Desde siempre ha tenido la Iglesia presente a los creyentes fallecidos, especialmente a los muertos por confesar la fe, a los mártires. Los cristianos de los primeros siglos acudían a las tumbas de los mártires para orar, y posteriormente, a celebrar allí también la eucaristía. San Agustín ensalza esta costumbre de rezar por los muertos. En recuerdo de la piedra que colocaban sobre la tumba de los mártires para celebrar la eucaristía, ahora, esa piedra suele instalarse en medio de nuestras mesas de los altares.
En el siglo XIV entró en vigor en Roma la celebración de este día. Ese día, los dominicos valencianos introdujeron en el siglo XV la costumbre de que los sacerdotes celebraran tres misas para atender todas las peticiones de misa por los difuntos. A lo largo del siglo XVI se extendió a toda la Iglesia la celebración de este día de oración el 2 de noviembre.

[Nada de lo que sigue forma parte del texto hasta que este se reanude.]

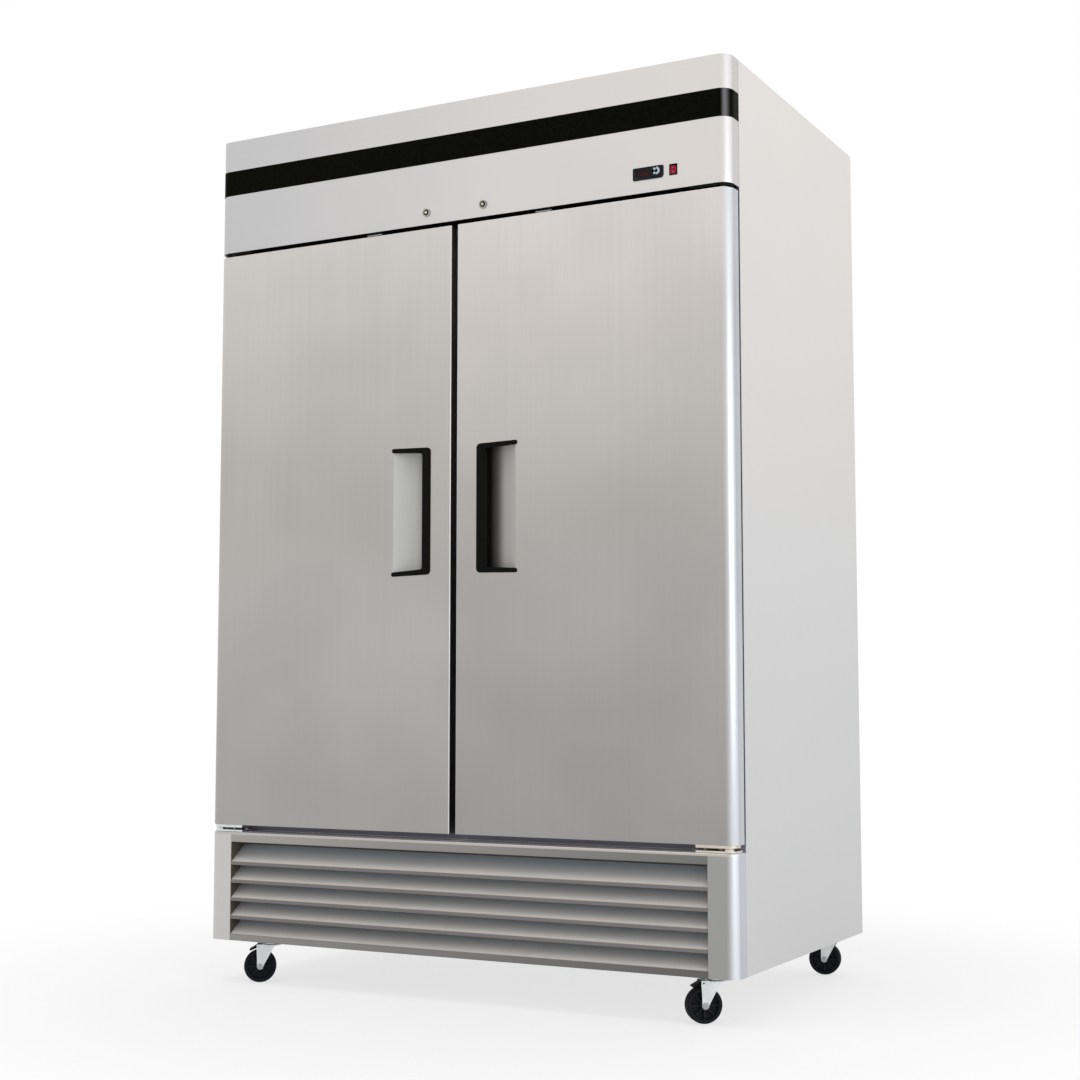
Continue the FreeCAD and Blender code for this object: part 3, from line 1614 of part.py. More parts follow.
def caster_fork(braked):
    """The fork with its axle bolt and nut, at the origin, trailing along X."""
    z_low = crown_bottom()
    z_high = z_low + fork_sheet
    half = fork_half_width()
    x_high = trail - fork_end_radius
    crown = block(-fork_back, x_high, -half, half, z_low, z_high)
    disc = upright(crown_radius, 0, 0, z_low, z_high)
    crown = joined([crown, disc, fork_leg(-1, braked), fork_leg(1, braked)])
    crown = crown.cut(upright(kingpin_radius + running_gap, 0, 0, z_low - overrun, z_high + overrun))
    bolt = inward(axle_radius, trail, -half, half, wheel_radius)
    head = inward(axle_head_radius, trail, -half - axle_head_height, -half, wheel_radius)
    head = eased(head, edge_radius, lambda edge: edge.BoundBox.YMax < -half - axle_head_height + running_gap)
    nut = inward(axle_head_radius, trail, half, half + axle_head_height, wheel_radius)
    nut = eased(nut, edge_radius, lambda edge: edge.BoundBox.YMin > half + axle_head_height - running_gap)
    return [crown, joined([bolt, head, nut])]


def caster_wheel():
    """The wheel on its bore: hub, web with ribs on both faces, and rounded rim."""
    half = wheel_width / 2
    hub_half = half + fork_side_gap - seat_gap
    bore = axle_radius + running_gap
    rim_inner = wheel_radius - wheel_rim
    web = wheel_web / 2
    points = [(bore, -hub_half), (wheel_hub_radius, -hub_half), (wheel_hub_radius, -web), (rim_inner, -web),
              (rim_inner, -half), (wheel_radius, -half), (wheel_radius, half), (rim_inner, half),
              (rim_inner, web), (wheel_hub_radius, web), (wheel_hub_radius, hub_half), (bore, hub_half)]
    face = outline_face([Vector(x, y, 0) for x, y in points])
    wheel = face.revolve(Vector(0, 0, 0), Vector(0, 1, 0), 360)
    wheel = eased(wheel, wheel_edge, lambda edge: is_tread_edge(edge))
    rib_half = half - wheel_rib_recess
    ribs = []
    for number in range(wheel_rib_count):
        rib = block(wheel_hub_radius - edge_radius, rim_inner + edge_radius, -rib_half, rib_half,
                    -wheel_rib_sheet / 2, wheel_rib_sheet / 2)
        rib.rotate(Vector(0, 0, 0), Vector(0, 1, 0), 360.0 * number / wheel_rib_count)
        ribs.append(rib)
    wheel = joined([wheel] + ribs)
    wheel.translate(Vector(trail, 0, wheel_radius))
    return wheel


def is_tread_edge(edge):
    """Whether an edge is a full circle at the wheel's largest radius."""
    bounds = edge.BoundBox
    return bounds.YLength < running_gap and bounds.XMax > wheel_radius - running_gap


def brake_pedal():
    """The brake pedal on its pin between the fork's legs."""
    z_pin = crown_bottom() + fork_sheet - pedal_pin_drop
    x_pin = trail + pedal_pin_advance
    half = pedal_width / 2
    x_tip = x_pin + pedal_reach
    boss = pedal_pin_radius + edge_radius
    z_tip = z_pin - pedal_drop
    points = [(x_pin - boss, z_pin - boss), (x_pin + boss, z_pin - boss),
              (x_tip, z_tip - pedal_sheet / 2), (x_tip, z_tip + pedal_sheet / 2),
              (x_pin + boss, z_pin + boss), (x_pin - boss, z_pin + boss)]
    pedal = outline_face([Vector(x, -half, z) for x, z in points]).extrude(Vector(0, 2 * half, 0))
    pin = inward(pedal_pin_radius, x_pin, -fork_half_width(), fork_half_width(), z_pin)
    return joined([pedal, pin])


def caster_pieces():
    """The forks, wheels and brake pedals, by node name."""
    pieces = {}
    wheel = caster_wheel()
    pedal = brake_pedal()
    for name, x, y, heading in caster_places():
        braked = name.startswith("front")
        pieces["caster_fork_" + name] = [placed(solid, x, y, heading) for solid in caster_fork(braked)]
        pieces["caster_wheel_" + name] = [placed(wheel, x, y, heading)]
        if braked:
            pieces["brake_pedal_" + name] = [placed(pedal, x, y, heading)]
    return pieces


def all_pieces():
    """Every node's solids, by node name."""
    pieces = {
        "side_panel_left": side_panel(-1),
        "side_panel_right": side_panel(1),
        "top_panel": top_panel(),
        "back_panel": back_panel(),
        "bottom_panel": bottom_panel(),
        "cabinet_foam": cabinet_foam(),
        "cabinet_liner": cabinet_liner(),
        "breaker_frame": breaker_frame(),
        "header_fascia": header_fascia(),
        "header_band": header_band(),
        "lock_barrels": lock_barrels(),
        "controller_bezel": controller_bezel(),
        "display_window": display_window(),
        "key_upper": round_key(1),
        "key_lower": round_key(-1),
        "key_crescent": crescent_key(),
        "switch_frame": switch_frame(),
        "power_rocker": power_rocker(),
        "door_switches": door_switches(),
        "upper_hinges": hinge_pair(upper_hinge),
        "lower_hinges": hinge_pair(lower_hinge),
        "wire_shelves": wire_shelves(),
        "shelf_supports": shelf_supports(),
        "evaporator_cover": evaporator_cover(),
        "evaporator_coil": evaporator_coil(),
        "fan_motors": fan_motors(),
        "condenser_fan": condenser_fan(),
        "grille_frame": grille_frame(),
        "grille_louvres": grille_louvres(),
        "base_pan": base_pan(),
        "compressor": compressor(),
        "condenser": condenser(),
        "power_inlet": power_inlet(),
        "caster_plates": caster_plates(),
    }
    for side, name in ((-1, "left"), (1, "right")):
        pieces["door_" + name + "_skin"] = door_pieces(right_skin, side)
        pieces["door_" + name + "_foam"] = door_pieces(right_foam, side)
        pieces["door_" + name + "_liner"] = door_pieces(right_liner, side)
        pieces["door_" + name + "_gasket"] = door_pieces(right_gasket, side)
        pieces["door_" + name + "_handle"] = door_pieces(right_handle, side)
        pieces["door_" + name + "_fittings"] = door_pieces(right_fittings, side)
        pieces["lock_plug_" + name] = lock_plug(side)
        pieces["evaporator_fan_" + name] = evaporator_fan(side)
    pieces.update(caster_pieces())
    return pieces


def write_pieces():
    """One STEP file per node."""
    os.makedirs("parts", exist_ok=True)
    for name, solids in all_pieces().items():
        shape = solids[0] if len(solids) == 1 else Part.makeCompound(solids)
        shape.exportStep("parts/" + name + ".step")


write_pieces()
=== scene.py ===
"""The looks of a two-door upright freezer: its sheet metal, doors, header, grille, casters and insides.

Metres. X to the right, Y to the back, Z up. Z is zero on the floor.
"""

import json
import logging
import math
from dataclasses import dataclass, field, replace
from enum import Enum
from typing import Callable, Sequence

import bmesh
import bpy
import numpy as np
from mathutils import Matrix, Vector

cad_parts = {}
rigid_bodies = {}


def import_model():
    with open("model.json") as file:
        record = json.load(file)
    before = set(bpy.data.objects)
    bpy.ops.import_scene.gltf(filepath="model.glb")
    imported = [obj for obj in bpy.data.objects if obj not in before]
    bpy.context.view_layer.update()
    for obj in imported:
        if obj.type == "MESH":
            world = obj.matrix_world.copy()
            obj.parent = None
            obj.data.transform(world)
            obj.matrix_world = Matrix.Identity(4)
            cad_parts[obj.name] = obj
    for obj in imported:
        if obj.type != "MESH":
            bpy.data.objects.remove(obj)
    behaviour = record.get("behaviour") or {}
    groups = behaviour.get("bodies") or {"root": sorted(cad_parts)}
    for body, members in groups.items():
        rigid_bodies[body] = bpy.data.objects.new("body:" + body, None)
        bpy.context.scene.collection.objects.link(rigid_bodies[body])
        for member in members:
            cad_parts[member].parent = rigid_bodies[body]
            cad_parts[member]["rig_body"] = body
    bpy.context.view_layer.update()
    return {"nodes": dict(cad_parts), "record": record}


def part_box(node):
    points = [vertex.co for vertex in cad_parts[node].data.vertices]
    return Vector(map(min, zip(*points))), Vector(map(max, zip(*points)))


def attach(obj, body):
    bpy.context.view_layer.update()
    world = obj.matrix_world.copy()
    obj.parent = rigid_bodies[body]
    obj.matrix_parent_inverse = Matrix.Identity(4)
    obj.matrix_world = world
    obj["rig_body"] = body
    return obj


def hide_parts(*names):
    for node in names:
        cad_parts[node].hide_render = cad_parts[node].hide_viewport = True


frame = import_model()

Array = np.ndarray
Colour = tuple[float, float, float]
Node, Socket, Tree = bpy.types.Node, bpy.types.NodeSocket, bpy.types.NodeTree
LOG = logging.getLogger("freezer")
MM = 0.001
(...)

En 1915, tras la primera Guerra Mundial, Benedicto XV le dio un impulso especial a este día de oración en toda la Iglesia.
En esta costumbre de rezar por los difuntos ha influido mucho la doctrina sobre el Purgatorio. Si una persona muere sin haber confesado su pecado leve y sin haber recibido el perdón, antes de presentarse ante Dios tiene que “purificar” su alma. Esa inaccesibilidad a Dios le supone un sufrimiento muy intenso y, por tanto, se le “purifican” los pecados. Esta purificación se acelera rezando por los muertos o celebrando la eucaristía por ellos. De este modo, se purifican las almas para presentarse ante Dios.
A lo largo de todo el año, la Iglesia reza en la eucaristía por los difuntos. Al rezar la Plegaria Eucarística, el sacerdote realiza una petición por “todos los que descansan en Cristo”, “por los familiares que se han ido en la esperanza de despertar”, “por los que se han ido de este mundo siendo amigos con Dios”, “por los que sólo Dios sabe que han fallecido creyentes”.
Creemos porque Jesús dijo, “Yo soy la resurrección y la vida; el que viva creyendo en mí, nunca morirá” (Jn 6, 25-26). Pedimos por todos que “tengan vida”, participando del “misterio Pascual” de Cristo.